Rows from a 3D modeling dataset
____
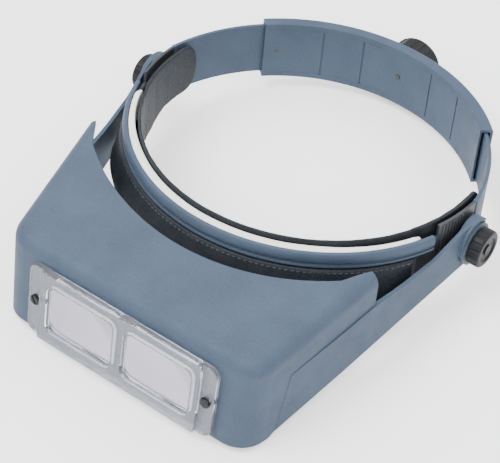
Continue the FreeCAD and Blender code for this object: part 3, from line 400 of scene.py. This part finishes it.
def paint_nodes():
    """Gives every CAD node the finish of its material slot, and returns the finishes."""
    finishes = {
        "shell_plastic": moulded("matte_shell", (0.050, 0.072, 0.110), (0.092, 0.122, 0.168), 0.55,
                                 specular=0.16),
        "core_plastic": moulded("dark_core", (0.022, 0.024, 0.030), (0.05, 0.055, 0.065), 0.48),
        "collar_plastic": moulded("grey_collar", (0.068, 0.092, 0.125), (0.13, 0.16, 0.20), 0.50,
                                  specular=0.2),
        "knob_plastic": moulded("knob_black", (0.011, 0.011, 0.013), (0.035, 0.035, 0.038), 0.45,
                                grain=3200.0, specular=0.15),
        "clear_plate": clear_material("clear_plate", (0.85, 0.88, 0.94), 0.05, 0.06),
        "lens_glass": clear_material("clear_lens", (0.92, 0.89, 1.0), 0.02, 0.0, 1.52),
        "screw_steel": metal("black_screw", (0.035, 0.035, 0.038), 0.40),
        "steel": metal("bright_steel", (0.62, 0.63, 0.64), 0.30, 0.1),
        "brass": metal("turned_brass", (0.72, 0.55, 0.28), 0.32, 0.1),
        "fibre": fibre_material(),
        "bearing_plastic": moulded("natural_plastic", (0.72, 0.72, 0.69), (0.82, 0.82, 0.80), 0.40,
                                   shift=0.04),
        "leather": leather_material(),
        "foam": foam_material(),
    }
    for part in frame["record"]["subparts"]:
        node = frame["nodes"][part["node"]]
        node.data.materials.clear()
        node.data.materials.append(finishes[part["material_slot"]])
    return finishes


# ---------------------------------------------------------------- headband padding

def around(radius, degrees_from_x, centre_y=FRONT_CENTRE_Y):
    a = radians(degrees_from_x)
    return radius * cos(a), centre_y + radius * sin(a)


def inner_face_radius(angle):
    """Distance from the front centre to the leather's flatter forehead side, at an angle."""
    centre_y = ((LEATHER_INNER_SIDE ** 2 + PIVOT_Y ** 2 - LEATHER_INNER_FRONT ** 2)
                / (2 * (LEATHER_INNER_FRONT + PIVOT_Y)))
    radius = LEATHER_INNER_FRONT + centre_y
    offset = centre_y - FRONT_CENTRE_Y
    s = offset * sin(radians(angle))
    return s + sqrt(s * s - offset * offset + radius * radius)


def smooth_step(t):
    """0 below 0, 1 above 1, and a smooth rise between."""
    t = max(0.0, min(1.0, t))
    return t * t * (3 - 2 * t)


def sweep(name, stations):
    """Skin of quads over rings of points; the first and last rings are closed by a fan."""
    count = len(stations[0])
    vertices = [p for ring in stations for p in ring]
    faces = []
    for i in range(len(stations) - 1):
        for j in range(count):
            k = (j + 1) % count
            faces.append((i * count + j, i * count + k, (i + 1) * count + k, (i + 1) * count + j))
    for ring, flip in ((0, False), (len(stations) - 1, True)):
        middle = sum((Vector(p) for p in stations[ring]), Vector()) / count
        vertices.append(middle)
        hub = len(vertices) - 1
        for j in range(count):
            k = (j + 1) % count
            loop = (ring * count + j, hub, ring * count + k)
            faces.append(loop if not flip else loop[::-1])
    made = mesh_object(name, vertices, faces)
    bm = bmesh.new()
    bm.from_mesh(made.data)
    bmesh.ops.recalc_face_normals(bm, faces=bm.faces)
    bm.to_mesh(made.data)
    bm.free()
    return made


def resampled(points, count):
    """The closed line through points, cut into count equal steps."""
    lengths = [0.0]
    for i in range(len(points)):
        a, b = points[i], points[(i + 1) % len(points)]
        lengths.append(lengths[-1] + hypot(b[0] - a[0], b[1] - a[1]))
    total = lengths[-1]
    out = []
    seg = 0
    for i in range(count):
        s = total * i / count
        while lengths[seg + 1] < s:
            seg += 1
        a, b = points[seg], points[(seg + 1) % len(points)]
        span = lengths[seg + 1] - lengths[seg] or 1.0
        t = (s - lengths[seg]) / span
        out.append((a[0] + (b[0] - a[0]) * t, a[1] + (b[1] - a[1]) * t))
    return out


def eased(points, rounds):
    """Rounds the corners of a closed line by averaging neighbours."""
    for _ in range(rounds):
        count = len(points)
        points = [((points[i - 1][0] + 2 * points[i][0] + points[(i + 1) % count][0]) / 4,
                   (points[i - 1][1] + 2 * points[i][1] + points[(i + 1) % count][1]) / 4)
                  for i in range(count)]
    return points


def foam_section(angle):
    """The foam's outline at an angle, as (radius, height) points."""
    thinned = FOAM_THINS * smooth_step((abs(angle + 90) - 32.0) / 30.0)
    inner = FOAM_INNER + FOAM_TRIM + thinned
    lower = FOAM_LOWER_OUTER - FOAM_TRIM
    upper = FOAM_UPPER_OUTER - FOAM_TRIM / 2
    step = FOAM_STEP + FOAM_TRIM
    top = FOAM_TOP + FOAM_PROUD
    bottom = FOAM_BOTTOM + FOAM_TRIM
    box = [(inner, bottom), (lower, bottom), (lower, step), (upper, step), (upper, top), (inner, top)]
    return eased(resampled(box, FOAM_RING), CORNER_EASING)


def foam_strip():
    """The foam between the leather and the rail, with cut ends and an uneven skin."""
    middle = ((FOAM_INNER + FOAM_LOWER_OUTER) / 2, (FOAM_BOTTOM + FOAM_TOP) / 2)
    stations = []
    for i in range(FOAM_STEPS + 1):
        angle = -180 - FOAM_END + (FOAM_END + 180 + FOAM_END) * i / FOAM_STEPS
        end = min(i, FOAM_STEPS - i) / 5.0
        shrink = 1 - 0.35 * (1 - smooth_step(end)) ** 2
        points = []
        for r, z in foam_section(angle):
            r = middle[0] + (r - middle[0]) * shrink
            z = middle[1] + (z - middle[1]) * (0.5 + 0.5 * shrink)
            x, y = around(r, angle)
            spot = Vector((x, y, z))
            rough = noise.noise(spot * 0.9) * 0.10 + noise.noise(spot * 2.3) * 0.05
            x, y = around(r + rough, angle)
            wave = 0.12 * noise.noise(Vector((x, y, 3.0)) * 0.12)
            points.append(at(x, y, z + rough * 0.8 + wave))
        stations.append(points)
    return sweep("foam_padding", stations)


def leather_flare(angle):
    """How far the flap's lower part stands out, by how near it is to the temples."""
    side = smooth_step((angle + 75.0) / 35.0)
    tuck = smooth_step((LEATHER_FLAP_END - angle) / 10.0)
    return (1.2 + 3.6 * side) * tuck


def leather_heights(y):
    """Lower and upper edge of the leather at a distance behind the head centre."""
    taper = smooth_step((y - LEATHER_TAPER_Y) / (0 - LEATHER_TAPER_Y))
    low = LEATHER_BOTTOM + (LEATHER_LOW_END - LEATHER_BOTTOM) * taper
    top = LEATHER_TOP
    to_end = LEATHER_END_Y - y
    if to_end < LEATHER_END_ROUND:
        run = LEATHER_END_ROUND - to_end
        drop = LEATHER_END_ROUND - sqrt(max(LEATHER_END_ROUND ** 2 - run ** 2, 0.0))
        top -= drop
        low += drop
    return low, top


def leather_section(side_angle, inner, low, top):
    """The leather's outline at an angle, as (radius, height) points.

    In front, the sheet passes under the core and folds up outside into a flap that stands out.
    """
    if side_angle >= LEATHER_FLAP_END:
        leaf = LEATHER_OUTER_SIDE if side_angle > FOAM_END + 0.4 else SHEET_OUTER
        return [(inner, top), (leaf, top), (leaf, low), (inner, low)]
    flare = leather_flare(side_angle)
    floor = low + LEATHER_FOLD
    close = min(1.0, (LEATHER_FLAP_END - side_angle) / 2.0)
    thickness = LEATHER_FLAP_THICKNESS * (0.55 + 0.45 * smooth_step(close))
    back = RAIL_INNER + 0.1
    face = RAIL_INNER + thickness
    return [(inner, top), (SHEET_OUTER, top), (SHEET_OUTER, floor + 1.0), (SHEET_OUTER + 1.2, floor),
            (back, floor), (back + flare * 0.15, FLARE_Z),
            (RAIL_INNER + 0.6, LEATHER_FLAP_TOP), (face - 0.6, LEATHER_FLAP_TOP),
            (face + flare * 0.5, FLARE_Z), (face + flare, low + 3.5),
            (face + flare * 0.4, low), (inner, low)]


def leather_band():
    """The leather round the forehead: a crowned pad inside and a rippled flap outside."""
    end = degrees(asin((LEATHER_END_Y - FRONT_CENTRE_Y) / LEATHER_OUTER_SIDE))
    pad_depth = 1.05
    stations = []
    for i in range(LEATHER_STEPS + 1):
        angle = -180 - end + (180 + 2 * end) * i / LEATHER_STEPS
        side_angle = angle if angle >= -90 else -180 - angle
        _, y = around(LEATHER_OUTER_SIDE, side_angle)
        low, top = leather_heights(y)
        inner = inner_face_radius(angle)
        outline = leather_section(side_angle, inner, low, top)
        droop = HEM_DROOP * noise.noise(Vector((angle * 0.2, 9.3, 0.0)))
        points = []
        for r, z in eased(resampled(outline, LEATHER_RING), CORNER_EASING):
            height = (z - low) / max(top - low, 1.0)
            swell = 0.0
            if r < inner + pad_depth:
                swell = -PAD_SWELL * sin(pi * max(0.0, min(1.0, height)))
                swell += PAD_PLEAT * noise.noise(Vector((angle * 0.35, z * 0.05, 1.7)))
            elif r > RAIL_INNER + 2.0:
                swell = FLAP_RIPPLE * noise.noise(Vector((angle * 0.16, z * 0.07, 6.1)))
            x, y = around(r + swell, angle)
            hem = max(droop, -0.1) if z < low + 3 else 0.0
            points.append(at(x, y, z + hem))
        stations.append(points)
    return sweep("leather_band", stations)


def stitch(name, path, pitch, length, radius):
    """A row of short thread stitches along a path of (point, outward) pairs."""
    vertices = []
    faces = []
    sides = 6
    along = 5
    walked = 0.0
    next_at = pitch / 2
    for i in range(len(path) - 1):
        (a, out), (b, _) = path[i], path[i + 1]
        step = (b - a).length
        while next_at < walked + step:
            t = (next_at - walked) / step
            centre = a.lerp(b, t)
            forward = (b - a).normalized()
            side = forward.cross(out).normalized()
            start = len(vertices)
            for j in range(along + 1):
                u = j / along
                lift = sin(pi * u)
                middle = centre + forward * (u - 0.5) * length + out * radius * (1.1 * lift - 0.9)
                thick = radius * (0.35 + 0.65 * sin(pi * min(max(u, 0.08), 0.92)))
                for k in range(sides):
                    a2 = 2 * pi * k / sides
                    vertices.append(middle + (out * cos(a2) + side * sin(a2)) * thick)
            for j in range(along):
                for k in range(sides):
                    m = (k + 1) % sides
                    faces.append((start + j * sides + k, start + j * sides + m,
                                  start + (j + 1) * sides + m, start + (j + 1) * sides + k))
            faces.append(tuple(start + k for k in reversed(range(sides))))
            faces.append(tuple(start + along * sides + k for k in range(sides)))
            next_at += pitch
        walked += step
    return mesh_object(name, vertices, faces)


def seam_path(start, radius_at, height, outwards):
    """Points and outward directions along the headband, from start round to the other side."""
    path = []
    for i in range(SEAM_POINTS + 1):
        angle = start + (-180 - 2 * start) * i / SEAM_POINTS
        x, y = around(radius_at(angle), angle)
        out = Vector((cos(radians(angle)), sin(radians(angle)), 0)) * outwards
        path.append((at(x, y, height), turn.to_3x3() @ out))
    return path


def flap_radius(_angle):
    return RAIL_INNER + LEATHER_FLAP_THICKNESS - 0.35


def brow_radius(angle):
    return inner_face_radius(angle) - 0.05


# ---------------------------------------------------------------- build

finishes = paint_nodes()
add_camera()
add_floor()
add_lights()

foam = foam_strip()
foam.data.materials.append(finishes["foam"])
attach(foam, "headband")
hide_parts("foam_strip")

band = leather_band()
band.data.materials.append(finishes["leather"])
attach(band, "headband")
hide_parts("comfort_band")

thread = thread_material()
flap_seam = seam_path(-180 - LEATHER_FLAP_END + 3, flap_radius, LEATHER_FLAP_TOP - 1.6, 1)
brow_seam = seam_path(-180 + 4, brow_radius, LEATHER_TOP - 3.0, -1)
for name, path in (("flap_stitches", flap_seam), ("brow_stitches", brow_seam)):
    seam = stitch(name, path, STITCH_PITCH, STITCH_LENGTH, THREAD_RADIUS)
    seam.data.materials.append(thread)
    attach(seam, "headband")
____
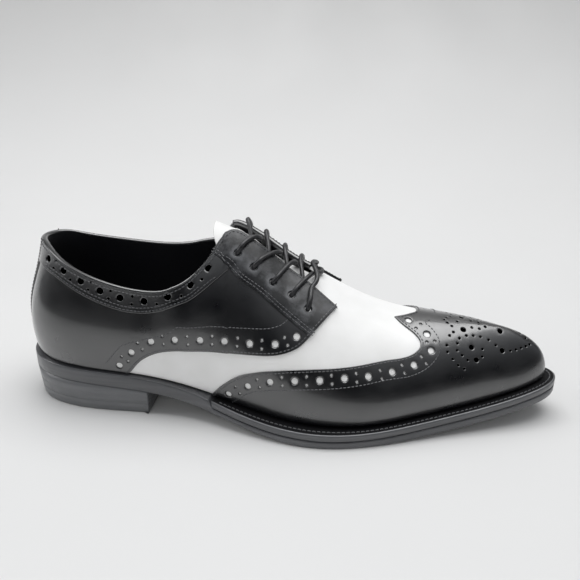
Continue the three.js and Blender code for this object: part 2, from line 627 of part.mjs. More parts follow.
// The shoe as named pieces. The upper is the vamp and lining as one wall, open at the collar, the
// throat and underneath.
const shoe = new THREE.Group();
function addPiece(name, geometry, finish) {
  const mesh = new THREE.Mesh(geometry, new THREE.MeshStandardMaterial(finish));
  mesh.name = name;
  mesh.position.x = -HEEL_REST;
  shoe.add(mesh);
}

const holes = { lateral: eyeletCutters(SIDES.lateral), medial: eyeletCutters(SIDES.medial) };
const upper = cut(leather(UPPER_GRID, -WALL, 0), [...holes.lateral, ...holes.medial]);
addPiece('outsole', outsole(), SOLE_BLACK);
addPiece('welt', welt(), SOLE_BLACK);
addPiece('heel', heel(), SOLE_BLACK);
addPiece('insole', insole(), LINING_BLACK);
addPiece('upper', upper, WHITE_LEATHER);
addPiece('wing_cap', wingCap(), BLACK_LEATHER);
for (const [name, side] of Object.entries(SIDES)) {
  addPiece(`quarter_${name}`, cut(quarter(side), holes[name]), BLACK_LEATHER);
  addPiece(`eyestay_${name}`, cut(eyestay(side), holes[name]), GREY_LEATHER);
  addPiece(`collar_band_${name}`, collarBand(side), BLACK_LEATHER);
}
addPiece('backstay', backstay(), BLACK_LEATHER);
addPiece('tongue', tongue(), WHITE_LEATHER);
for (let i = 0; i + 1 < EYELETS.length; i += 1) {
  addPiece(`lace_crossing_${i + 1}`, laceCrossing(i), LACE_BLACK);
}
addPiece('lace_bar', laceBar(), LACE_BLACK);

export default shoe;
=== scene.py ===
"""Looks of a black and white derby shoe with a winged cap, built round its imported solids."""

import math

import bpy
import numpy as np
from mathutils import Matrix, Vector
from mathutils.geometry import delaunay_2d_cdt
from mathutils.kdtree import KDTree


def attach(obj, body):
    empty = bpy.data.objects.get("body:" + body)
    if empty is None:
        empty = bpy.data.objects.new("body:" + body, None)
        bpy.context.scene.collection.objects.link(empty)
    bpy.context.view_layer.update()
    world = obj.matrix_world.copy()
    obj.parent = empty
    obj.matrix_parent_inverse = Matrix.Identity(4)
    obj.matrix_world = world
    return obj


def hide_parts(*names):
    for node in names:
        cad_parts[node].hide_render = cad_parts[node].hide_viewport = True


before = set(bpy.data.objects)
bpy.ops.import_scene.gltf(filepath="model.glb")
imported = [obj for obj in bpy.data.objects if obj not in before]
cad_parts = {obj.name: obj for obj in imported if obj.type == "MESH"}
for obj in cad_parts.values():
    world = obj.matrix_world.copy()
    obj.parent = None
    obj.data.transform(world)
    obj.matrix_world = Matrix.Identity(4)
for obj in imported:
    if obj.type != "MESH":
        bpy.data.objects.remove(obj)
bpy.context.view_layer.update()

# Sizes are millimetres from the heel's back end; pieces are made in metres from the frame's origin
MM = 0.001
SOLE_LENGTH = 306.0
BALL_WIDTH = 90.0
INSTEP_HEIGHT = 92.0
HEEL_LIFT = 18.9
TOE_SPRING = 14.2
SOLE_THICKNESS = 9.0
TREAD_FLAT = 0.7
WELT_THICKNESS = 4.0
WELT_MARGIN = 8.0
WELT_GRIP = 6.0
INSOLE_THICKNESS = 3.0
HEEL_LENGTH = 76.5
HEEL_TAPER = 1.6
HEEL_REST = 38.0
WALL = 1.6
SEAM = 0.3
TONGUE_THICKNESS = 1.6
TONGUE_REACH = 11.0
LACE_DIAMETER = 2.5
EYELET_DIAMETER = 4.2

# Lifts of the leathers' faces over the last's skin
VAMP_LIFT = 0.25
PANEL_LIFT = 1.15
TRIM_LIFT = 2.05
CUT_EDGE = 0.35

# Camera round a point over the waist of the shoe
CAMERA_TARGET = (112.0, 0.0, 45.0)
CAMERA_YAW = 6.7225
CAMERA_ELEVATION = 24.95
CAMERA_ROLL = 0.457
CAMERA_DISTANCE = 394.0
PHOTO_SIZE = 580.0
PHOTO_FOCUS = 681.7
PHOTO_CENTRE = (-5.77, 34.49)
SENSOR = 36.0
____
To do: Which lines contain the word "code"? Copy each one.

Solution:
Continue the FreeCAD and Blender code for this object: part 3, from line 400 of scene.py. This part finishes it.
Continue the three.js and Blender code for this object: part 2, from line 627 of part.mjs. More parts follow.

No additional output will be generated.